You really get an idea, a sense, of how small the Earth is and how fragile the Earth is. Earth is not some indestructible ball. You think that, hopefully, we as inhabitants will be able to work better together, to take care of the Earth, because it is our home. You want to see us all become good citizens of the Earth, and hopefully resolve our conflicts and begin to work more together.

During your time working and training to become an astronaut, who or what inspired you?

The people who were my mentors and role models then were senior naval officers who were on active duty at that time. There were some African-American aviators in the military of course, but there were none who were astronauts at the time, so I didn’t have any specific role models. The astronauts in general, and the naval aviators who were active duty at that time, were an inspiration to me. I do remember, however, when the first Black American astronauts were selected. The account was written up in Ebony magazine. The selectees were Col. Fred Gregory, Col. Guion Bluford and Dr. Ron McNair. I was on active duty as a young navy pilot. When I read about their selection by NASA, it was very exciting to me and very inspirational. I actually wrote Ebony a letter. I wrote (the writer) a letter and I said, ‘Hey, I read your article about the black astronauts. Can you help me get in touch with them?’ Well, of course Ebony would not give out their addresses.

But one morning, while attending post graduate school in Monterey, California, I was getting dressed for class. The telephone rang, I picked it up and the voice on the other end said, ‘Hey, is this Lieutenant Scott?’ And I said, ‘Yes, sir.’ He said, ‘This is Col. Fred Gregory.’ So my heart skipped a beat with the excitement. Col. Fred Gregory, the astronaut, had actually called me, at my house, and of course talked with me. He was very encouraging and very helpful. That was certainly an inspirational event by and inspirational person! Even then, the few people who were ahead of me were willing to reach back and encourage me. I now try to do the same for younger people coming along behind me.

To honor the people who gave you that inspiration and provided those moments for you, how do you try to pay it forward with the next generations?

I try to be present in their lives as a living and breathing example. I talk with them and encourage them and simply ‘make it real.’ I was out at FIT Aviation (recently) for Flight Fest, a flight festival. There were a lot of students there. After my presentation, I made it my business to stay around and have personal conversations with the students. I talked with them and shook hands, posed for photos and answered their questions. I believe a big, important part of inspiring others is to be as real as you can with them so that they see that achieving a goal is truly possible for them. It is indeed possible to accomplish your dreams, whatever they may be, to become an astronaut or anything else.

Diversity among astronauts and the space program – how have you seen that evolve?

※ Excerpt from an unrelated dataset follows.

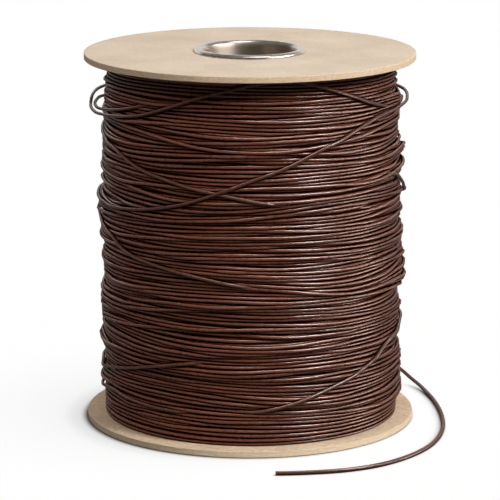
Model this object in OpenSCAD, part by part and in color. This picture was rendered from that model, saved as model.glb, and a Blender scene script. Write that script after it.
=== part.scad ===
/* [Spool] */
// Height of the spool over both flange faces
spool_h = 101.5; // [60:0.5:160]
// Diameter of the hole that a spindle goes through
bore_d = 25; // [16:0.5:32]

/* [Flanges] */
// Diameter of each board flange
flange_d = 90; // [89:1:130]
// Thickness of the flange board
flange_t = 1.7; // [1.3:0.1:3]
// Radius worn onto the cut edge of the board
flange_edge_r = 0.2; // [0.1:0.05:0.5]

/* [Core tube] */
// Wall of the paperboard tube between the flanges
core_wall = 2; // [1:0.1:4]

/* [Ferrules] */
// Thickness of the ferrule metal
ferrule_wall = 0.5; // [0.3:0.05:0.6]
// Length of a ferrule barrel, from the lip into the spool
barrel_l = 12; // [6:0.5:20]
// Width of the rolled lip, from the hole to its outer edge
lip_w = 2.7; // [2.2:0.1:4]
// Height of the upper lip above the board
lip_h = 0.9; // [0.8:0.05:1.4]
// Height of the lower lip, which is pressed flush into the board
sunk_lip_h = 0.8; // [0.7:0.05:1]
// Radial gap between a ferrule and the board and tube around it
ferrule_fit = 0.05; // [0:0.01:0.15]

/* [Thread] */
// Diameter of the waxed thread
thread_d = 1; // [0.6:0.05:1.2]
// Diameter of the wound pack where it meets the lower flange
pack_foot_d = 78; // [60:0.1:79]
// Diameter of the wound pack where it meets the upper flange
pack_top_d = 77; // [60:0.1:79]
// How far the belly of the pack stands out past its ends, on the radius
pack_belly = 1.4; // [0:0.1:2.2]

/* [Outer turns] */
// Turns that climb side by side over the pack
climb_turns = 20; // [12:1:20]
// Slack turns that come down across them
cross_turns = 4; // [2:1:4]
// How far a climbing turn wanders from its even pitch
wander = 1; // [0:0.1:1.2]
// How far a crossing turn wanders from its even slope
cross_wander = 3; // [0:0.1:4]
// Gap left under the crossing turns
cross_gap = 0.5; // [0.45:0.05:0.8]
// Extra stand-off of the crossing turns at the two sides
side_slack = 0.8; // [0:0.1:1]

/* [Hidden] */
$fn = 96;

board_colour = [0.80, 0.68, 0.54];
tube_colour = [0.62, 0.50, 0.37];
metal_colour = [0.76, 0.75, 0.72];
thread_colour = [0.26, 0.14, 0.10];

bore_r = bore_d / 2;
flange_r = flange_d / 2;
barrel_r = bore_r + ferrule_wall;
hole_r = barrel_r + ferrule_fit;
lip_r = bore_r + lip_w;
core_r = hole_r + core_wall;
core_l = spool_h - 2 * flange_t;
recess_h = sunk_lip_h + ferrule_fit;

foot_r = pack_foot_d / 2;
top_r = pack_top_d / 2;
pack_points = 24;
belly_power = 0.7;

turn_steps = 24;
turn_sides = 6;
strand_r = thread_d / 2;
strand_bed = thread_d / 20;
strand_flat = strand_r * cos(180 / turn_sides);
chord_share = cos(180 / turn_steps);
cross_lift = thread_d + cross_gap;
lowest_z = flange_t + thread_d;
highest_z = spool_h - flange_t - thread_d;
all_turns = climb_turns + cross_turns;
lift_turns = 0.5;
climb_wave = 1.31;
cross_wave = 0.83;
slack_power = 6;
gap_samples = 4;

// Route of the free end, from where it leaves the winding to its cut end
tail_route = [
    [1.5, 41.7, 9], [8, 41.9, 8.9], [14.5, 42, 8.7], [21, 41.8, 8.3], [27.2, 41.1, 7.7],
    [33, 39.6, 6.8], [38.3, 37.1, 5.6], [43, 32.9, 4], [46.3, 28.2, 2.2], [48.8, 23.5, 1.1],
    [50.6, 17.2, 0.6], [51.7, 11.4, 0.5], [52.5, 4.9, 0.5], [53, -1.9, 0.5], [53.1, -8.7, 0.5],
    [52.8, -15.4, 0.5], [51.8, -22.3, 0.5], [50.1, -29, 0.5], [47.6, -35.5, 0.5],
    [44.1, -41.6, 0.5], [39.8, -47.1, 0.5], [34.8, -51.8, 0.5], [29.3, -55.3, 0.5],
    [23.4, -57.7, 0.5], [17.7, -59, 0.5], [12.1, -59.8, 0.5], [6.6, -60.2, 0.5]
];
tail_steps = 3;
tail_sides = 8;
tail_start = tail_route[0];
tail_way = unit(tail_route[1] - tail_route[0]);
exit_angle = atan2(tail_start.y, tail_start.x);
exit_z = tail_start.z;

function unit(v) = v / norm(v);
function mix(a, b, share) = a + (b - a) * share;
function limit(value) = min(1, max(0, value));
function eased(value) = let (s = limit(value)) s * s * (3 - 2 * s);

// Radius of the wound pack at a height
function pack_r(z) = let (up = limit((z - flange_t) / core_l))
    mix(foot_r, top_r, up) + pack_belly * pow(sin(180 * up), belly_power);

// Height of the strand after a number of turns: it climbs, then crosses back down
function strand_z(turns) = turns < climb_turns
    ? mix(lowest_z, highest_z, turns / climb_turns)
        + wander * sin(360 * climb_wave * turns) * sin(180 * turns / climb_turns)
    : let (down = (turns - climb_turns) / cross_turns)
        mix(highest_z, exit_z, down)
        + cross_wander * sin(360 * cross_wave * down * cross_turns) * sin(180 * down);

// How far the strand stands off the climbing turns, with slack at the two sides
function strand_lift(turns, angle) =
    eased((turns - climb_turns + lift_turns) / lift_turns)
        * (cross_lift + side_slack * pow(abs(cos(angle)), slack_power));

// Centre of the strand after a number of turns, with each chord bedded on the pack
function strand_point(turns) =
    let (
        angle = exit_angle + 360 * (all_turns - turns),
        z = strand_z(turns),
        r = (pack_r(z) + strand_flat - strand_bed) / chord_share + strand_lift(turns, angle)
    )
    [r * cos(angle), r * sin(angle), z];

strand_stations = [for (i = [0 : all_turns * turn_steps - 1]) strand_point(i / turn_steps)];
strand_path = concat(
    [[strand_stations[0].x, strand_stations[0].y, flange_t]],
    strand_stations,
    [tail_start - tail_way * thread_d, tail_start]
);

// Point of one turn, part of the way round, on the chord between two stations
function chord_point(turn, step, share) =
    let (i = 1 + turn * turn_steps + step)
    mix(strand_path[i], strand_path[i + 1], share);

function least_gap() = min([
    for (a = [0 : all_turns - 2])
        for (b = [a + 1 : all_turns - 1])
            for (step = [0 : turn_steps - 1])
                for (k = [0 : gap_samples - 1])
                    norm(chord_point(a, step, k / gap_samples)
                        - chord_point(b, step, k / gap_samples))
]) - thread_d;

// Even curve through four route points, between the middle two
function curve(a, b, c, d, t) =
    (2 * b + (c - a) * t + (2 * a - 5 * b + 4 * c - d) * t * t
        + (3 * b - a - 3 * c + d) * t * t * t) / 2;

function route_point(route, i) = route[min(len(route) - 1, max(0, i))];

tail_path = concat(
    [for (i = [0 : len(tail_route) - 2])
        for (k = [0 : tail_steps - 1])
            curve(route_point(tail_route, i - 1), tail_route[i], tail_route[i + 1],
                route_point(tail_route, i + 2), k / tail_steps)],
    [tail_route[len(tail_route) - 1]]
);

// Direction of a path at one of its points
function path_way(path, i) =
    unit(path[min(len(path) - 1, i + 1)] - path[max(0, i - 1)]);

// Ring of points square to the path, with a flat turned along the side vector
function ring(centre, way, side, r, sides) =
    let (u = unit(side - (side * way) * way), v = cross(way, u))
    [for (k = [0 : sides - 1])
        let (angle = 360 * (k + 0.5) / sides)
        centre + r * (cos(angle) * u + sin(angle) * v)];

// Closed tube of triangles over rings of points
module skin_rings(rings) {
    sides = len(rings[0]);
    last = len(rings) - 1;
    points = [for (one = rings) for (p = one) p];
    walls = [
        for (i = [0 : last - 1])
            for (k = [0 : sides - 1])
                let (
                    a = i * sides + k,
                    b = i * sides + (k + 1) % sides
                )
                each [[a, a + sides, b], [b, a + sides, b + sides]]
    ];
    start_cap = [for (k = [1 : sides - 2]) [0, k, k + 1]];
    end = last * sides;
    end_cap = [for (k = [1 : sides - 2]) [end, end + k + 1, end + k]];
    polyhedron(points, concat(walls, start_cap, end_cap));
}

// Segment of a circle that stands on the X axis
module bead_section(width, rise) {
    r = (width * width / 4 + rise * rise) / (2 * rise);
    intersection() {
        translate([0, rise - r]) circle(r);
        translate([-width / 2, 0]) square([width, rise]);
    }
}

// Rolled eyelet: its board face is at z = 0, its lip above and its barrel below
module ferrule(rise) {
    rotate_extrude() {
        translate([bore_r, -barrel_l]) square([ferrule_wall, barrel_l]);
        translate([bore_r + lip_w / 2, 0]) difference() {
            bead_section(lip_w, rise);
            bead_section(lip_w - 2 * ferrule_wall, rise - ferrule_wall);
        }
    }
}

// Die-cut board ring with its outer edge softened
module board_ring() {
    rotate_extrude() {
        translate([hole_r, 0]) square([flange_r - flange_edge_r - hole_r, flange_t]);
        translate([flange_r - 2 * flange_edge_r, flange_edge_r])
            square([2 * flange_edge_r, flange_t - 2 * flange_edge_r]);
        for (y = [flange_edge_r, flange_t - flange_edge_r])
            translate([flange_r - flange_edge_r, y]) circle(flange_edge_r);
    }
}

module bottom_flange() {
    color(board_colour) difference() {
        board_ring();
        translate([0, 0, -recess_h]) cylinder(r = lip_r + ferrule_fit, h = 2 * recess_h);
    }
}

module top_flange() {
    color(board_colour) translate([0, 0, spool_h - flange_t]) board_ring();
}

module core_tube() {
    color(tube_colour) translate([0, 0, flange_t]) rotate_extrude()
        translate([hole_r, 0]) square([core_wall, core_l]);
}

module bottom_ferrule() {
    color(metal_colour) translate([0, 0, recess_h]) mirror([0, 0, 1]) ferrule(sunk_lip_h);
}

module top_ferrule() {
    color(metal_colour) translate([0, 0, spool_h]) ferrule(lip_h);
}

// The many inner layers of thread, as one body of revolution
module thread_pack() {
    belly = [
        for (i = [0 : pack_points])
            let (z = flange_t + core_l * i / pack_points) [pack_r(z), z]
    ];
    color(thread_colour) rotate_extrude()
        polygon(concat([[core_r, flange_t]], belly, [[core_r, flange_t + core_l]]));
}

// The outer layer: one unbroken strand that climbs the pack and crosses back down
module outer_turns() {
    echo(least_gap_mm = least_gap());
    last = len(strand_path) - 1;
    color(thread_colour) skin_rings([
        for (i = [0 : last])
            let (
                p = strand_path[i],
                way = i == last ? tail_way : path_way(strand_path, i)
            )
            ring(p, way, [p.x, p.y, 0], strand_r, turn_sides)
    ]);
}

// The free end, from the winding down to its cut end
module thread_tail() {
    color(thread_colour) skin_rings([
        for (i = [0 : len(tail_path) - 1])
            let (way = i == 0 ? tail_way : path_way(tail_path, i))
            ring(tail_path[i], way, [0, 0, 1], strand_r, tail_sides)
    ]);
}

bottom_flange();
top_flange();
core_tube();
bottom_ferrule();
top_ferrule();
thread_pack();
outer_turns();
thread_tail();
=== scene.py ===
import math

import bpy
import numpy as np
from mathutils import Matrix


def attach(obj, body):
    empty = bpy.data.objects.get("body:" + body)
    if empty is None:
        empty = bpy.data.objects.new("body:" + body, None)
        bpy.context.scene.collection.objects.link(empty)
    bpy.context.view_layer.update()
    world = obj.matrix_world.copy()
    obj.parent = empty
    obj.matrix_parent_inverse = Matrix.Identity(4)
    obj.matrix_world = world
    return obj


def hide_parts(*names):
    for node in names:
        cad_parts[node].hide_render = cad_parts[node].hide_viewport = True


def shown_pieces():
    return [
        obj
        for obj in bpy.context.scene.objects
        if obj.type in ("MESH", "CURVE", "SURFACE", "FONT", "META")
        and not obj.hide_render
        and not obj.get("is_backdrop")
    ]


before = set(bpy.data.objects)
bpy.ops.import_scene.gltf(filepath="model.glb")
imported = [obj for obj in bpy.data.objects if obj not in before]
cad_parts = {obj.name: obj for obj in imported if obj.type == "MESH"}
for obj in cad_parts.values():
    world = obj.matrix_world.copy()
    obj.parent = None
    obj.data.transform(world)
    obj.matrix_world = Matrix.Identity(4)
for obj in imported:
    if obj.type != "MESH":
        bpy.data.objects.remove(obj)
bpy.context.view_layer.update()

mm = 0.001
fullTurn = 2 * math.pi


# camera

cameraSpec = {
    "distance": 784.9,   # in front of the spool's axis, mm
    "height": 220.63,    # above the surface the spool stands on, mm
    "tilt": 12.531,      # looking down by, degrees
    "lens": 210.47,
}


def placeCamera(spec):
    data = bpy.data.cameras.new("lookingDown")
    data.lens = spec["lens"]
    camera = bpy.data.objects.new("lookingDown", data)
    camera.location = (0, -spec["distance"] * mm, spec["height"] * mm)
    camera.rotation_euler = (math.radians(90 - spec["tilt"]), 0, 0)
    bpy.context.scene.collection.objects.link(camera)
    bpy.context.scene.camera = camera


placeCamera(cameraSpec)
print("camera placed")


# paths and tubes

def curveBetween(a, b, c, d, t):
    # from b to c on a curve that would go on smoothly to a and d
    bend = (2 * a - 5 * b + 4 * c - d) * t ** 2 + (3 * b - a - 3 * c + d) * t ** 3
    return (2 * b + (c - a) * t + bend) / 2


def eased(x):
    # from 0 to 1 with a slow start and end
    x = np.clip(x, 0, 1)
    return x * x * (3 - 2 * x)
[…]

Oh, diversity among astronauts is definitely evolving, beginning with the sheer numbers of African-American astronauts. I can tell you I was the number seven African-American astronaut because I could count them all up. And even though there are not very many people on Earth who are astronauts, the number of minorities and women is very small. In recent years I’ve watched more and more minorities, more and more women coming in to the astronaut corp. Also I see persons of different religious faiths being selected. As years go by, more diverse groups people apply, and more diverse groups are selected. We’re at the point where the old barriers no longer exist.

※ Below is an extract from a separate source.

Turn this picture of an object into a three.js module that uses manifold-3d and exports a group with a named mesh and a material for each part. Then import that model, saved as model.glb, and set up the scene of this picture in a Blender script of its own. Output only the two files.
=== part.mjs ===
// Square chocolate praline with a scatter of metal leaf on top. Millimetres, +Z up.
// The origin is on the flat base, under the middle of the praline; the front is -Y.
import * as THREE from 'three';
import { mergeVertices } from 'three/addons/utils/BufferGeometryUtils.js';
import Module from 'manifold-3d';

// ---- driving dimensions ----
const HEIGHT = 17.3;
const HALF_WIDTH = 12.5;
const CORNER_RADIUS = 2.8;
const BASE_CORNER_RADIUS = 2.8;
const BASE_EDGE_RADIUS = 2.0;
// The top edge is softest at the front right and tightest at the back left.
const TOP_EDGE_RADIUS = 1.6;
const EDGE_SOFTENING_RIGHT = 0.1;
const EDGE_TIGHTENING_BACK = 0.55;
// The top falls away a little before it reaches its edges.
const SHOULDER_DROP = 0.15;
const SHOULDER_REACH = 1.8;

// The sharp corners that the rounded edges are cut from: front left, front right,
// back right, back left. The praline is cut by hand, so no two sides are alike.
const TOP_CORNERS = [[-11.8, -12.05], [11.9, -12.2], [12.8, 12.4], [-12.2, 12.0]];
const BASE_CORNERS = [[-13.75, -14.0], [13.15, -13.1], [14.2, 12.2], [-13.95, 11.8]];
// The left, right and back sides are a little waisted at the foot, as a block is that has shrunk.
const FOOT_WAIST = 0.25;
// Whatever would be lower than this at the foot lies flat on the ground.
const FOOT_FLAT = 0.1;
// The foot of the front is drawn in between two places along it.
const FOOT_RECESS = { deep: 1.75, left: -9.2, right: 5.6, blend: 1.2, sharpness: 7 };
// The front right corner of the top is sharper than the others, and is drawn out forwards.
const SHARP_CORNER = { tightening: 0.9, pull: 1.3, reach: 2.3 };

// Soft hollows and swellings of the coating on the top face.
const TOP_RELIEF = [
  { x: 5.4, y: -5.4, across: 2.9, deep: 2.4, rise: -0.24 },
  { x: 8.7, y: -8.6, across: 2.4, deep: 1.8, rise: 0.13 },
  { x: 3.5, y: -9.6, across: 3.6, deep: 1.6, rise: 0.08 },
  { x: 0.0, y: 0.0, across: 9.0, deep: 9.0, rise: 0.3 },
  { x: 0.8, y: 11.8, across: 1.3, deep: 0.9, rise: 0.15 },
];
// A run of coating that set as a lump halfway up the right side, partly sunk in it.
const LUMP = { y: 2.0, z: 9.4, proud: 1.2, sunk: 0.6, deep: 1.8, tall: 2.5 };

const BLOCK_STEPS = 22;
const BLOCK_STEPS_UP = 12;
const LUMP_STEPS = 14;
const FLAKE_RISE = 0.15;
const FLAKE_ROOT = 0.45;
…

When the Mercury Seven astronauts were selected, they were all white men. The barriers, in place at that time, are for the most part gone. Now, NASA looks at qualifications first but also makes an effort at diversity…they specifically look at minorities at women and so on. They don’t lower the qualifications standards, but they do make a conscious effort to look at diverse groups of people and ensure that a diverse group of people are selected. And that effort goes beyond the astronaut corps.  Remember, NASA is made up of many other professionals. For every person that flies in space, you have others who are engineers, administrative people, dietitians, doctors, teachers, security specialists, instructors and so on. You have a whole cadre of professionals on the ground, so to speak, promoting and supporting the program: people who make it possible for astronauts to fly in space. We have a large, diverse group of people in the support roles that are doing many very important jobs. The space industry, in general, is becoming more and more diverse, and it’s just great.

How did you end up meeting and getting to know Victor J. Glover?

I know Victor from a black naval aviators network, on the internet, through which we communicate. We also have a black astronauts network. It’s very informal. We get to connect periodically by a Zoom call. When Victor was getting ready to launch on his space station mission, we had several Zoom calls during which we talked. It’s a nice support system and a way of encouraging young people who are coming along behind old or retired people like me and other people are on active duty here, and it is just a good way of communicating and to encourage and to support and to help when needed.

What about Victor makes him a fit for this upcoming mission?

Well, everything about him makes him qualified and fit for the lunar mission. We are, kind of, a generation apart, but I know him and I know his background. He was in the U.S. Naval Aviator, a test pilot, his flight experience – it all makes him infinitely qualified. He also has space flight experience; he’s been to the International Space Station for a tour up there. I had no idea he would be on this Artemis crew or a subsequent one. That was kind held a little close by NASA. I figured he would be on one of the Artemis crews, but I didn’t know it would be this first one. But he has all the qualities and the traits that would allow him to be successful. He’s already there, so everything he does from now on is continuing to build on his past successes.

What does it mean to you to be able to have that experience of being an astronaut?

There are no words to adequately express it, but becoming an astronaut literally changes your life. Despite all the jobs I’ve held, after leaving active duty, being an astronaut and my space flight experience dominates my life; from day to day, every day. And it’s humbling in a way because people look up to astronauts. They want to hear what we have to say, they want to spend time with us.

And it places an obligation on us to try to be the best role models and best examples that we possibly can be. When people come to me, I really want to do or say things that enhance their lives; to help them in some way. Merely saying a supportive word or being supportive in some other way places a burden on us, and it’s a welcome burden. I’m very happy to accept that responsibility. Astronauts are mortal human beings same as everyone else, but people sometimes look at us as if we’re extraordinary. It’s awesome, it’s a blessing, but it also carries a responsibility. I’m very happy to shoulder that responsibility, to do the best I can to help other people as they journey into their future.